■ **Given task**: Quote, with no changes, the lines that run from the top of the material to the line with "and its face.", both included.

□ □ □ □ □

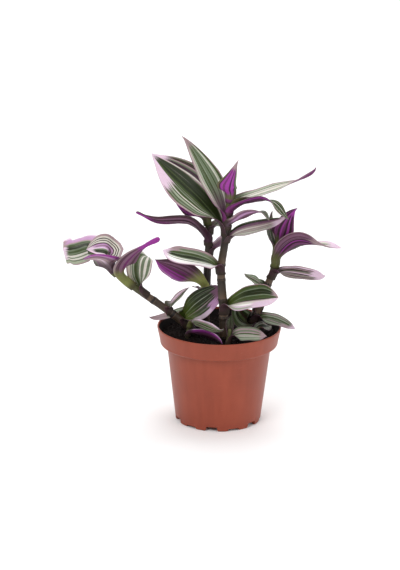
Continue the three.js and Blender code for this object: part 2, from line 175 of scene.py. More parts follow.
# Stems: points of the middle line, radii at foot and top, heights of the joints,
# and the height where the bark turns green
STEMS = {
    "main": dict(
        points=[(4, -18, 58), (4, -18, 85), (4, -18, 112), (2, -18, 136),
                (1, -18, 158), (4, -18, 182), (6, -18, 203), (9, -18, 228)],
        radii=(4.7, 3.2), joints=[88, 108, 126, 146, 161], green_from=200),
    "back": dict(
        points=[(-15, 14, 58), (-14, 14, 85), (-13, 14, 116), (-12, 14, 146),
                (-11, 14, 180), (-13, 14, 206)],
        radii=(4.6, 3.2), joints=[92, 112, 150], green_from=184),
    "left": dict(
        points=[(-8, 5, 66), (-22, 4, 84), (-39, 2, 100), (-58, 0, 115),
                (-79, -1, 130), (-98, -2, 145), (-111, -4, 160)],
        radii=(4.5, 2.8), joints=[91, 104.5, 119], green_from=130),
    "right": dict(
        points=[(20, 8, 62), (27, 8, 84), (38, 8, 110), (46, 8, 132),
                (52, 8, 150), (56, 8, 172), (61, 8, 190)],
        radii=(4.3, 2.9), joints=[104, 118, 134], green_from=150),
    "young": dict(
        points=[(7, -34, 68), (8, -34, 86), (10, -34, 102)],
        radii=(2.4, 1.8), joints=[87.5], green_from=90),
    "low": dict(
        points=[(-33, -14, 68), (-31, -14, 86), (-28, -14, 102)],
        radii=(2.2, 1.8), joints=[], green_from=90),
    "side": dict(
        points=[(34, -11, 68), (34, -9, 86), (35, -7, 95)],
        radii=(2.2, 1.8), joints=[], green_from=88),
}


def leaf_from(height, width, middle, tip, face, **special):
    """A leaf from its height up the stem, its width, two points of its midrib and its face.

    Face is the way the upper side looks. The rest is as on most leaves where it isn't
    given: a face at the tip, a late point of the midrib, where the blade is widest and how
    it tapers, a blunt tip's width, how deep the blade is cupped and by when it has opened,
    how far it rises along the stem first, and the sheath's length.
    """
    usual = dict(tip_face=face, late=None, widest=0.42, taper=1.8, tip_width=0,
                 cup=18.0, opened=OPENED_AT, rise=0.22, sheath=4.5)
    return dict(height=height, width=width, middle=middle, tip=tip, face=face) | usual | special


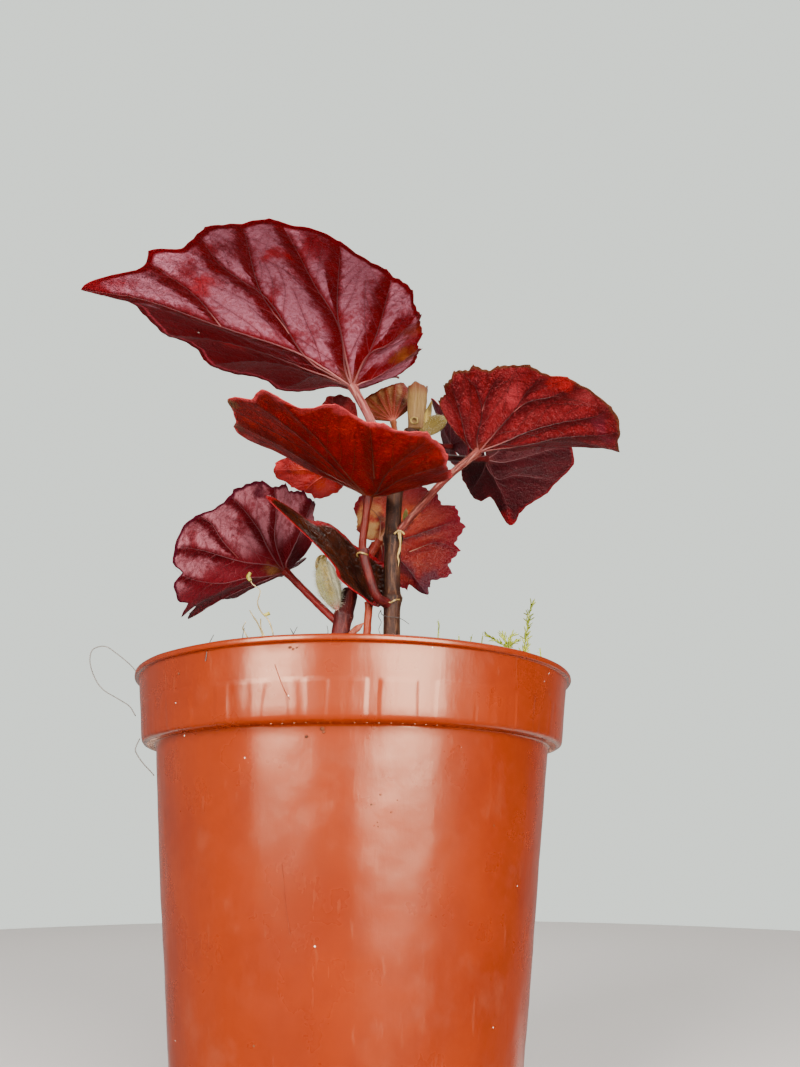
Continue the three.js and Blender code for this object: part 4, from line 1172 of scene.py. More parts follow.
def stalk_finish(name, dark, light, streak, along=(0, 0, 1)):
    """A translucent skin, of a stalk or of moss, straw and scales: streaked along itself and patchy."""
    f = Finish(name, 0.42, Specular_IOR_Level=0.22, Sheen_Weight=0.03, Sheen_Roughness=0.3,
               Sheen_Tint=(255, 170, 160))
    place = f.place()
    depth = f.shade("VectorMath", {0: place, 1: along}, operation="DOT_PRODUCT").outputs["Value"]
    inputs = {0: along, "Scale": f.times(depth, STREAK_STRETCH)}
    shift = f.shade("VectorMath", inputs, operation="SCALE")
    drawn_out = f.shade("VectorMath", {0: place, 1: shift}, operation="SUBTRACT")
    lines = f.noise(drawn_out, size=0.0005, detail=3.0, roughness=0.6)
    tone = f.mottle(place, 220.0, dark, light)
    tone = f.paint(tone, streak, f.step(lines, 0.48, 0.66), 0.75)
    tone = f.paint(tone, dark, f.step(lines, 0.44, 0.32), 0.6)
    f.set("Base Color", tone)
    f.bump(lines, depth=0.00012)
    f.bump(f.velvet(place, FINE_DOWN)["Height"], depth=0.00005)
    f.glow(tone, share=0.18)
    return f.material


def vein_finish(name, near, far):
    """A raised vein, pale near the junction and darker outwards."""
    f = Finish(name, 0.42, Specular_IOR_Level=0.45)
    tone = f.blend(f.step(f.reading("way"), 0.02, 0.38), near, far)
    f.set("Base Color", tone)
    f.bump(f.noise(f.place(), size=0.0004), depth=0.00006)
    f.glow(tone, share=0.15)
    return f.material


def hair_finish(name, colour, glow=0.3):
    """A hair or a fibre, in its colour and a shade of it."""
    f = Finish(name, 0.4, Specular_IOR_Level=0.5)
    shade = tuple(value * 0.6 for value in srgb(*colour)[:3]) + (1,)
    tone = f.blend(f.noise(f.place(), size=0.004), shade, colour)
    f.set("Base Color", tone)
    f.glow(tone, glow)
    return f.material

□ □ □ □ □

■ **Task solution**:
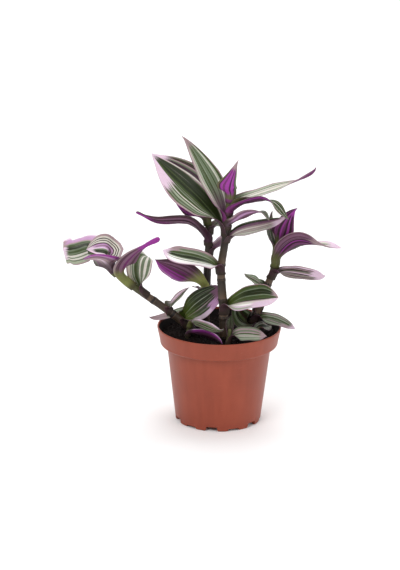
Continue the three.js and Blender code for this object: part 2, from line 175 of scene.py. More parts follow.
# Stems: points of the middle line, radii at foot and top, heights of the joints,
# and the height where the bark turns green
STEMS = {
    "main": dict(
        points=[(4, -18, 58), (4, -18, 85), (4, -18, 112), (2, -18, 136),
                (1, -18, 158), (4, -18, 182), (6, -18, 203), (9, -18, 228)],
        radii=(4.7, 3.2), joints=[88, 108, 126, 146, 161], green_from=200),
    "back": dict(
        points=[(-15, 14, 58), (-14, 14, 85), (-13, 14, 116), (-12, 14, 146),
                (-11, 14, 180), (-13, 14, 206)],
        radii=(4.6, 3.2), joints=[92, 112, 150], green_from=184),
    "left": dict(
        points=[(-8, 5, 66), (-22, 4, 84), (-39, 2, 100), (-58, 0, 115),
                (-79, -1, 130), (-98, -2, 145), (-111, -4, 160)],
        radii=(4.5, 2.8), joints=[91, 104.5, 119], green_from=130),
    "right": dict(
        points=[(20, 8, 62), (27, 8, 84), (38, 8, 110), (46, 8, 132),
                (52, 8, 150), (56, 8, 172), (61, 8, 190)],
        radii=(4.3, 2.9), joints=[104, 118, 134], green_from=150),
    "young": dict(
        points=[(7, -34, 68), (8, -34, 86), (10, -34, 102)],
        radii=(2.4, 1.8), joints=[87.5], green_from=90),
    "low": dict(
        points=[(-33, -14, 68), (-31, -14, 86), (-28, -14, 102)],
        radii=(2.2, 1.8), joints=[], green_from=90),
    "side": dict(
        points=[(34, -11, 68), (34, -9, 86), (35, -7, 95)],
        radii=(2.2, 1.8), joints=[], green_from=88),
}


def leaf_from(height, width, middle, tip, face, **special):
    """A leaf from its height up the stem, its width, two points of its midrib and its face.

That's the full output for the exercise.